11. Never accept a job just because the pay is higher.  I’m proud to say that I actually turned down a job for more pay than I’m making now because I couldn’t see myself being happy there.  On the flip side, I think that might be because I was still living in my idealist college world.  Now that I’m out, I would consider it more closely. 

12. Trust, but verify.  I have definitely learned this in my 22 years, and I think most millennials have because of the internet.  I have always been told not to trust everything you read on the internet, and it has naturally carried over into my daily life.  Snopes is my best friend. 

Overall, I’d say I’m in decent shape, but I know there is nothing that can replace experience, so with that, thank you Ron for some great advice, hopefully we can all learn from this! 

  





For Better or for Worse

26 01 2008

For as long as I can remember I’ve been young, I wish I could say I’ve been frugal, but that would be starting out this blog with a bold-faced lie.  I’m a product of middle class America and was raised to work hard for what I want, and that is what I’ve always done.  I’ve also always had the grace of my parents to help me out…until June 29, 2007. 

On that fateful day I got married to Mary, my high school sweetheart, just 2 months after graduating college.  Don’t get me wrong my parents love my wife and are thrilled that I got married, but in their minds that was the day I was officially off the family payroll.

I don’t mean to bore you with personal posts unrelated to personal finance but I feel at this juncture it is important to understand the point of view that many of my posts will be coming from, and while I am, in fact, young, married, and frugal (sometimes), it doesn’t have quite the ring to it that “Young and Frugal” has. 

Mary and I, like most millennials, are the youngest children of baby boomers, and as a result of that, we have lived a privileged lifestyle, even more privileged than our siblings, because our parents were already making good money while we were growing up.  We as a generation don’t know much about what it means to struggle and save, and this is also where our financial faults come from.

To elaborate, in May Mary and I will be fully in over our heads, for better or for worse.  You see we are building our first house, and will be spending too much money (upper $200s…in the Dallas area), to get a house that is too big (2500 sq/ft), and way too nice.  In fact it leaves us with an unbalanced budget by about $300 a month, ironically the cost of our car payment for the new car we needed wanted.  Maybe “Young and Stupid” would have been a better name for this blog?

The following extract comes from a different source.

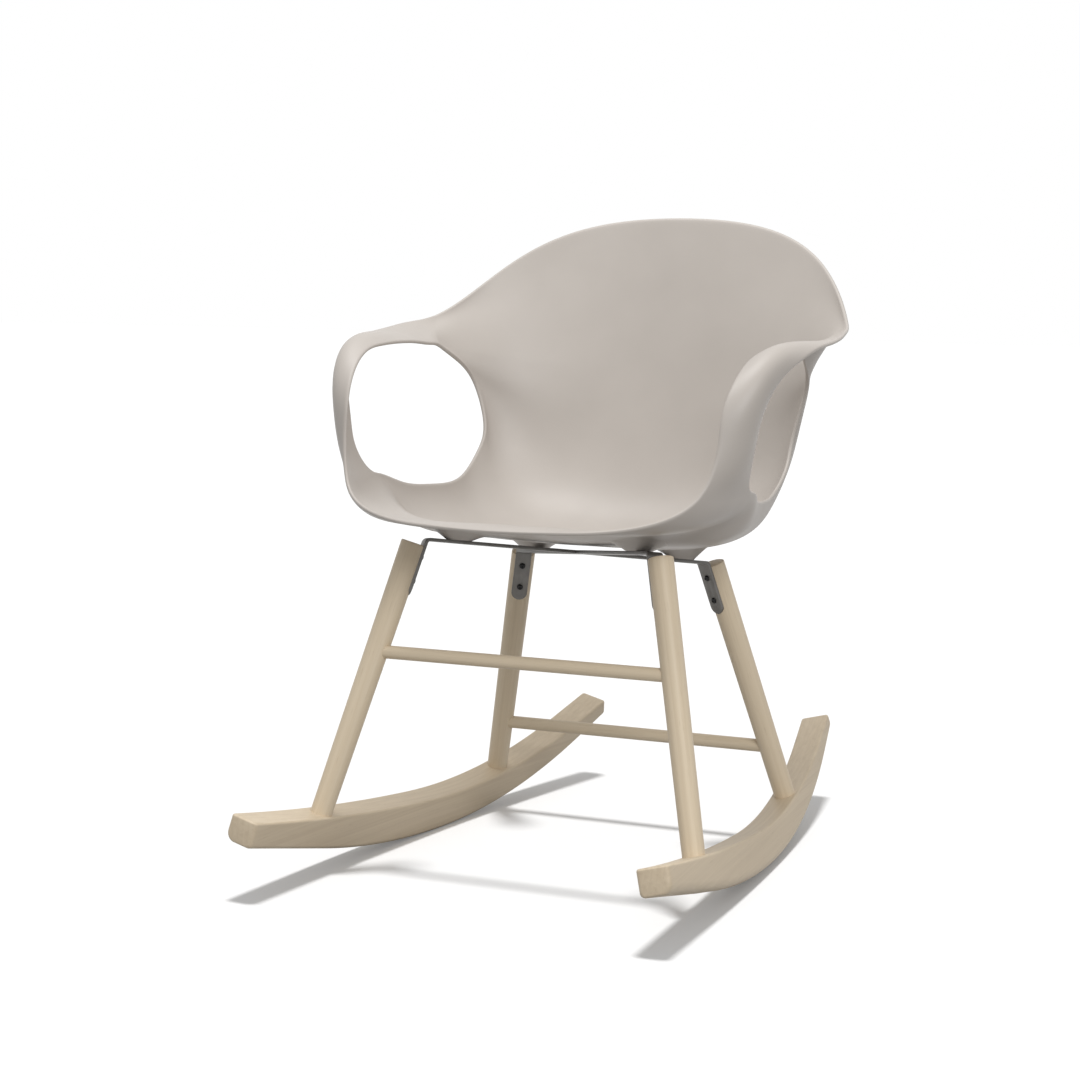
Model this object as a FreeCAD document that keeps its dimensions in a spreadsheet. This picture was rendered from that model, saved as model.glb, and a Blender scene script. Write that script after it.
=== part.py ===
import FreeCAD, Part
import math
import os

Vector = FreeCAD.Vector
Rotation = FreeCAD.Rotation
Placement = FreeCAD.Placement

os.makedirs("parts", exist_ok=True)
doc = FreeCAD.newDocument("RockingChair")

# Driving dimensions, in millimetres and degrees
# x points to the sitter's left, y to the back, z up, and the floor is z = 0.
SIZES = {
    "shell_wall": 5.0,
    "shell_edge_round": 2.4,
    "boss_top_radius": 30.0,
    "boss_foot_radius": 17.0,
    "insert_radius": 4.0,
    "insert_depth": 8.0,
    "bar_width": 20.0,
    "bar_thickness": 4.0,
    "bar_front_height": 397.6,
    "bar_slope": 10.3,
    "bar_bend_radius": 3.0,
    "tab_reach": 62.0,
    "tab_offset": 11.0,
    "leg_top_radius": 15.0,
    "leg_foot_radius": 13.0,
    "leg_sink": 20.0,
    "leg_chamfer": 1.0,
    "stretcher_radius": 8.0,
    "dowel_radius": 5.0,
    "dowel_length": 50.0,
    "dowel_gap": 1.0,
    "rocker_width": 37.5,
    "rocker_toe_in": 6.28,
    "rocker_lean": 13.42,
    "rocker_low_outer_round": 12.0,
    "rocker_low_inner_round": 6.0,
    "rocker_high_round": 3.0,
    "rocker_end_round": 2.5,
    "rocker_front_radius": 1145.0,
    "rocker_rear_radius": 820.0,
    "seat_screw_radius": 3.0,
    "seat_screw_length": 12.0,
    "seat_screw_head_radius": 6.0,
    "seat_screw_head_height": 3.0,
    "seat_screw_key": 2.3,
    "seat_screw_key_depth": 1.8,
    "leg_screw_radius": 2.0,
    "leg_screw_length": 14.0,
    "leg_screw_head_radius": 3.8,
    "leg_screw_head_height": 2.2,
    "leg_screw_key": 1.45,
    "leg_screw_first": 14.0,
    "leg_screw_pitch": 30.0,
    "leg_insert_radius": 3.25,
    "leg_insert_length": 10.0,
    "screw_head_taper": 0.68,
    "screw_key_start": 0.35,
    "hole_clearance": 0.25,
}

sheet = doc.addObject("Spreadsheet::Sheet", "Sizes")
for row, (alias, value) in enumerate(SIZES.items(), start=1):
    sheet.set(f"A{row}", alias)
    sheet.set(f"B{row}", str(value))
    sheet.setAlias(f"B{row}", alias)
doc.recompute()


def size(alias):
    return float(sheet.get(alias))


def add(kind, name, placement=None, **formulas):
    """Adds an object whose sizes follow the sheet, each given as a formula on its cells."""
    item = doc.addObject(kind, name)
    for prop, formula in formulas.items():
        item.setExpression(prop, formula)
    if placement is not None:
        item.Placement = placement
    return item


def fuse(name, pieces):
    item = doc.addObject("Part::MultiFuse", name)
    item.Shapes = pieces
    return item


def cut(name, base, tools):
    """Takes one tool, or several joined into one, away from the base."""
    item = doc.addObject("Part::Cut", name)
    item.Base = base
    item.Tool = tools[0] if len(tools) == 1 else fuse(name + "_tools", tools)
    return item


def mirrored(source, name):
    item = doc.addObject("Part::Mirroring", name)
    item.Source = source
    item.Base = Vector(0, 0, 0)
    item.Normal = Vector(1, 0, 0)
    return item


def group(name, pieces):
    item = doc.addObject("Part::Compound", name)
    item.Links = pieces
    return item


nodes = []


def node(item, label):
    item.Label = label
    nodes.append(item)
    return item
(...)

I’d like to think we’ve done a great deal right with our finances because we have no other debt than our car payment, and we got a great deal on the car (future post).  But because of our inability to wait we will struggle.  We are going back to how we were raised: we have both agreed to work hard for it and make extra money.  We’ve thrown around various ideas of what we will do to make extra money, and while we haven’t decided on any yet, I will definitely keep you updated (hopefully 3 times a week).  And in some aspects it’s a very good thing for us because it will make us apply our degrees, as both of us have degrees in finance (ironic, I know) and entrepreneurship.

As a side note, I want the blog and you to be a way for me to maintain accountability for these things.  Who knows, maybe I’ll even get Mary to make a few posts down the road!